À travers ce personnage, Béraud dresse une critique acerbe de l’apathie et du cynisme de l’arrière. Là où le poilu endure la boue, la mort et les offensives, certains concitoyens se plaignent de l’ennui que leur inspire la presse de guerre. Le contraste est cruel, et l’ironie de Béraud fait mouche : le seul moment où Oreille retrouve une lueur d’enthousiasme, c’est lorsque le percepteur des contributions, M. Noix, annonce une exécution capitale. Alors, soudain, tout s’anime : Oreille offre une tournée, comme si la guillotine venait sauver la convivialité du café.
Le texte dénonce donc un double scandale. D’une part, la figure du profiteur de guerre, qui s’est enrichi dans l’ombre des tranchées et que Béraud caricature sans pitié. D’autre part, une forme de décadence morale : le goût morbide d’un public blasé, avide de sensations fortes, préférant les crimes et les exécutions aux récits de sacrifice et d’héroïsme.

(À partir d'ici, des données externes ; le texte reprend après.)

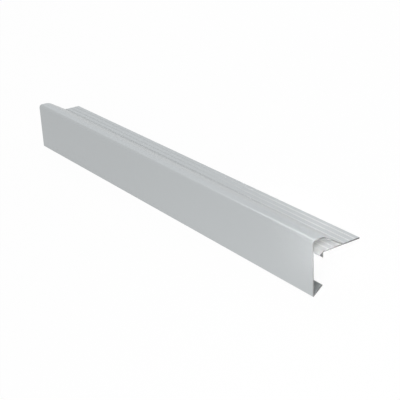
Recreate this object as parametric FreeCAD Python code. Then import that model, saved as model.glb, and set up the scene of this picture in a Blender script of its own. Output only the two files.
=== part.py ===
import FreeCAD, Part
import math
import os

# Aluminium edge trim for a flat roof: one extruded length with sawn ends.
# The section is drawn as it is fitted: depth runs back from the fascia's face and
# height runs up from the fascia's foot. The length is then turned to lie as it rests
# on a floor, on the bend of the drip lip and on the back edge of the flange.

# Driving dimensions in millimetres and degrees
LENGTH = 567.0
HEIGHT = 60.0
DEPTH = 60.0
WALL = 1.3
FLANGE_TOP = 45.0

# Upstand: nose, flat crest and the slope down to the flange
NOSE_RADIUS = 4.0
CREST_END = 14.4
CREST_RADIUS = 16.0
SLOPE_ANGLE = 31.5
VALLEY_RADIUS = 3.0
WEDGE_RADIUS = 0.3

# Drip lip at the fascia's foot
LIP_ANGLE = 38.0
LIP_LENGTH = 16.0
BEND_RADIUS = 1.0
BEND_INSIDE = 0.3

# Shelf under the upstand, with the barb that a joint piece snaps behind
SHELF_FRONT = 13.4
SHELF_EDGE_RADIUS = 0.5
BARB_BACK = 13.2
BARB_BOTTOM = 37.8
BARB_TIP = 8.8
BARB_TIP_HEIGHT = 41.9
BARB_RADIUS = 0.5
BARB_INSIDE = 0.4

# Small roundings of the extruded edges
EDGE_RADIUS = 0.3

# Grip ribs on the flange and on the shelf
RIB_PITCH = 6.85
RIB_FIRST = 20.1
RIB_HALF_WIDTH = 0.8
RIB_HEIGHT = 0.4

# The lines that the section is made from
slope = math.radians(SLOPE_ANGLE)
lip = math.radians(LIP_ANGLE)
shelf_bottom = FLANGE_TOP - WALL
crest_under = HEIGHT - WALL
# The slope's upper face meets the flange at the valley, its lower face at the wedge
valley_y = CREST_END + (HEIGHT - FLANGE_TOP) / math.tan(slope)
wedge_y = valley_y - WALL / math.sin(slope)
crest_under_y = CREST_END - WALL * math.tan(slope / 2.0)


def unit(a, b):
    """Direction from point a to point b."""
    d = b.sub(a)
    d.normalize()
    return d


def corner_arc(before, corner, after, radius):
    """Rounding of a corner: start, middle and end of an arc of the given radius."""
    to_before = unit(corner, before)
    to_after = unit(corner, after)
    half = to_before.getAngle(to_after) / 2.0
    reach = radius / math.tan(half)
    start = corner + to_before * reach
    end = corner + to_after * reach
    inward = to_before + to_after
    inward.normalize()
    middle = corner + inward * (radius / math.sin(half) - radius)
    return start, middle, end


def closed_wire(corners):
    """Closed wire through (depth, height, rounding) corners, each rounded by an arc."""
    points = [FreeCAD.Vector(0.0, y, z) for y, z, radius in corners]
    count = len(points)
    arcs = []
    for i in range(count):
        arcs.append(corner_arc(points[i - 1], points[i], points[(i + 1) % count], corners[i][2]))
    edges = []
    for i in range(count):
        start, middle, end = arcs[i]
        next_start = arcs[(i + 1) % count][0]
        edges.append(Part.Arc(start, middle, end).toShape())
        edges.append(Part.makeLine(end, next_start))
    return Part.Wire(edges)


# The foot corner is where the fascia's face and the lip's outer face would cross.
# It lies a little below the level of the foot, which the bend between them touches.
foot_z = BEND_RADIUS - BEND_RADIUS / math.tan((math.pi / 2.0 - lip) / 2.0)
tip_y = LIP_LENGTH * math.cos(lip)
tip_z = foot_z + LIP_LENGTH * math.sin(lip)
inner_tip_y = tip_y - WALL * math.sin(lip)
inner_tip_z = tip_z + WALL * math.cos(lip)
# The lip's inner face meets the fascia's back face
inner_foot_z = foot_z + WALL * math.tan(lip) + WALL / math.cos(lip)

section = [
    (tip_y, tip_z, EDGE_RADIUS),
    (0.0, foot_z, BEND_RADIUS),
    (0.0, HEIGHT, NOSE_RADIUS),
    (CREST_END, HEIGHT, CREST_RADIUS),
    (valley_y, FLANGE_TOP, VALLEY_RADIUS),
    (DEPTH, FLANGE_TOP, EDGE_RADIUS),
    (DEPTH, shelf_bottom, EDGE_RADIUS),
    (BARB_BACK, shelf_bottom, BARB_INSIDE),
    (BARB_BACK, BARB_BOTTOM, BARB_RADIUS),
    (BARB_TIP, BARB_TIP_HEIGHT, BARB_RADIUS),
    (SHELF_FRONT, FLANGE_TOP, SHELF_EDGE_RADIUS),
    (wedge_y, FLANGE_TOP, WEDGE_RADIUS),
    (crest_under_y, crest_under, CREST_RADIUS - WALL),
    (WALL, crest_under, NOSE_RADIUS - WALL),
    (WALL, inner_foot_z, BEND_INSIDE),
    (inner_tip_y, inner_tip_z, EDGE_RADIUS),
]
profile = Part.Face(closed_wire(section)).extrude(FreeCAD.Vector(LENGTH, 0.0, 0.0))

# Ribs: round bars along the whole length, sunk into the sheet so that a low arch stands out
rib_radius = (RIB_HALF_WIDTH ** 2 + RIB_HEIGHT ** 2) / (2.0 * RIB_HEIGHT)
rib_axis_z = FLANGE_TOP + RIB_HEIGHT - rib_radius
ribs = []
rib_y = RIB_FIRST
while rib_y < DEPTH - RIB_HALF_WIDTH:
    # No rib starts inside the metal where the slope meets the flange
    if rib_y + RIB_HALF_WIDTH < wedge_y or rib_y - RIB_HALF_WIDTH > valley_y:
        start = FreeCAD.Vector(0.0, rib_y, rib_axis_z)
        ribs.append(Part.makeCylinder(rib_radius, LENGTH, start, FreeCAD.Vector(1, 0, 0)))
    rib_y += RIB_PITCH
profile = profile.fuse(ribs).removeSplitter()

# Turn the length to its rest: a line touches the foot's bend and the flange's back edge
across = DEPTH - EDGE_RADIUS - BEND_RADIUS
up = shelf_bottom + EDGE_RADIUS - BEND_RADIUS
gap = math.hypot(across, up)
rest_angle = math.degrees(math.atan2(up, across) + math.asin((BEND_RADIUS - EDGE_RADIUS) / gap))
profile.rotate(FreeCAD.Vector(0, 0, 0), FreeCAD.Vector(1, 0, 0), -rest_angle)

# Origin in the middle of the footprint, on the floor
box = profile.optimalBoundingBox()
profile.translate(FreeCAD.Vector(-box.Center.x, -box.Center.y, -box.ZMin))

trim = profile.Solids[0]
print("rest angle", round(rest_angle, 3), "shift", [round(v, 3) for v in (-box.Center.y, -box.ZMin)])
print("solids", len(profile.Solids), "valid", profile.isValid(), "volume cm3", round(trim.Volume / 1000.0, 2))
box = trim.optimalBoundingBox()
print("box", round(box.XLength, 2), round(box.YLength, 2), round(box.ZLength, 2))
print("centre of mass", [round(v, 2) for v in trim.CenterOfMass])

os.makedirs("parts", exist_ok=True)
trim.exportStep("parts/trim_profile.step")
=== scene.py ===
# %% [markdown]
# # An edge trim for a flat roof, in extruded aluminium
# The real trim is one long piece of metal pressed through a die, so every cut across it
# shows the same section. It closes the edge of a flat roof: the tall face looks out from
# the building, the rounded upstand keeps water on the roof, and the ribbed flange is
# nailed to the deck and covered by the roof's sheet.
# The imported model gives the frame. It is one solid, and it lies as it rests on a floor.

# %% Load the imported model
import math

import bpy
import numpy as np
from mathutils import Matrix, Vector


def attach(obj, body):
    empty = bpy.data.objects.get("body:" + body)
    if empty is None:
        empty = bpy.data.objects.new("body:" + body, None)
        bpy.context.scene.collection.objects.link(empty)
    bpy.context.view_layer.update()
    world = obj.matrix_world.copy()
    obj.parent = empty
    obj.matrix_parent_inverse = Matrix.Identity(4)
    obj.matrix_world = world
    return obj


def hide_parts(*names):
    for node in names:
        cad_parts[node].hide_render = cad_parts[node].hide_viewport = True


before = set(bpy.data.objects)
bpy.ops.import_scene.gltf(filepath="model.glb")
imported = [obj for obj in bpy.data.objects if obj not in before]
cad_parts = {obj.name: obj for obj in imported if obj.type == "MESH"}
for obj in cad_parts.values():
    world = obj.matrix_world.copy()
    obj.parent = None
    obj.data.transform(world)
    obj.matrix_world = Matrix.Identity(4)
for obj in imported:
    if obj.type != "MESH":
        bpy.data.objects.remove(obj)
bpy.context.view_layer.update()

NODE = "trim_profile"
BODY = "root"
MM = 0.001

# %% [markdown]
# ## The section, drawn as it is fitted
# A drawing of this trim gives depth from the face and height from its foot, so the
# section is easiest to read upright. Its corners are rounded by arcs, as a die's are.
# The values are the real sizes, in millimetres and degrees.

# %% Sizes of the section
LENGTH = 567.0
HEIGHT = 60.0
DEPTH = 60.0
WALL = 1.3
FLANGE_TOP = 45.0
NOSE_RADIUS = 4.0
CREST_END = 14.4
CREST_RADIUS = 16.0
SLOPE = math.radians(31.5)
VALLEY_RADIUS = 3.0
WEDGE_RADIUS = 0.3
LIP = math.radians(38.0)
LIP_LENGTH = 16.0
BEND_RADIUS = 1.0
BEND_INSIDE = 0.3
SHELF_FRONT = 13.4
SHELF_EDGE_RADIUS = 0.5
BARB_BACK = 13.2
BARB_BOTTOM = 37.8
BARB_TIP = 8.8
BARB_TIP_HEIGHT = 41.9
BARB_RADIUS = 0.5
BARB_INSIDE = 0.4
EDGE_RADIUS = 0.3
RIB_PITCH = 6.85
RIB_FIRST = 20.1
RIB_HALF_WIDTH = 0.8
RIB_HEIGHT = 0.4
print("section", DEPTH, "deep and", HEIGHT, "high, with a wall of", WALL, "mm")

# %% Round one corner of the section
ARC_STEP = math.radians(7.0)


def rounding(before, corner, after):
    """Points of the arc that rounds a corner, each given as depth, height and radius.

    The arc's centre lies on the corner's halving line, radius / sin(half angle) away,
    and it starts and ends radius / tan(half angle) from the corner.
    """
    radius = corner[2]
    before, corner, after = (np.array(p[:2], float) for p in (before, corner, after))
    to_before = (before - corner) / np.linalg.norm(before - corner)
    to_after = (after - corner) / np.linalg.norm(after - corner)
    half = math.acos(float(np.clip(to_before @ to_after, -1.0, 1.0))) / 2.0
    halving = (to_before + to_after) / np.linalg.norm(to_before + to_after)
    centre = corner + halving * radius / math.sin(half)
    start = corner + to_before * radius / math.tan(half) - centre
    end = corner + to_after * radius / math.tan(half) - centre
    sweep = math.pi - 2.0 * half
    steps = max(2, math.ceil(sweep / ARC_STEP))
    t = np.linspace(0.0, 1.0, steps + 1)[:, None]
    # Turning from start to end at an even rate keeps the points on the circle
    return centre + (np.sin((1.0 - t) * sweep) * start + np.sin(t * sweep) * end) / math.sin(sweep)


# %% Draw ribs on a level run
RIB_POINTS = 9
rib_radius = (RIB_HALF_WIDTH ** 2 + RIB_HEIGHT ** 2) / (2.0 * RIB_HEIGHT)


def ribs_between(low, high):
    """Points of the ribs whose middles lie between two depths, in order of depth.

    A rib is the part of a circle that stands out of the flange. At an angle a from
    upright, depth = middle + radius * sin(a) and height = top of rib - radius * (1 - cos(a)).
    """
    middles = np.arange(RIB_FIRST, DEPTH, RIB_PITCH)
    middles = middles[(middles > low) & (middles < high)]
    widest = math.asin(RIB_HALF_WIDTH / rib_radius)
    angle = np.linspace(-widest, widest, RIB_POINTS)
    depth = middles[:, None] + rib_radius * np.sin(angle)
    height = FLANGE_TOP + RIB_HEIGHT - rib_radius * (1.0 - np.cos(angle))
    return np.stack([depth.ravel(), np.tile(height, len(middles))], axis=1)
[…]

Sous sa plume, l’absurde devient évident : dans une France encore en guerre, où la mort est une réalité quotidienne pour des millions d’hommes, l’arrière se plaint… qu’il n’y ait pas assez de « bonnes histoires » à se mettre sous la dent.
Béraud, en chroniqueur implacable, transforme cette scène de bistrot en miroir de la société. Et si l’on rit jaune à la lecture de « La tournée », c’est bien parce que l’ironie vise juste : elle dévoile, derrière le vernis du patriotisme, la lassitude et l’égoïsme de ceux qui, loin des tranchées, attendaient de la guerre un simple divertissement.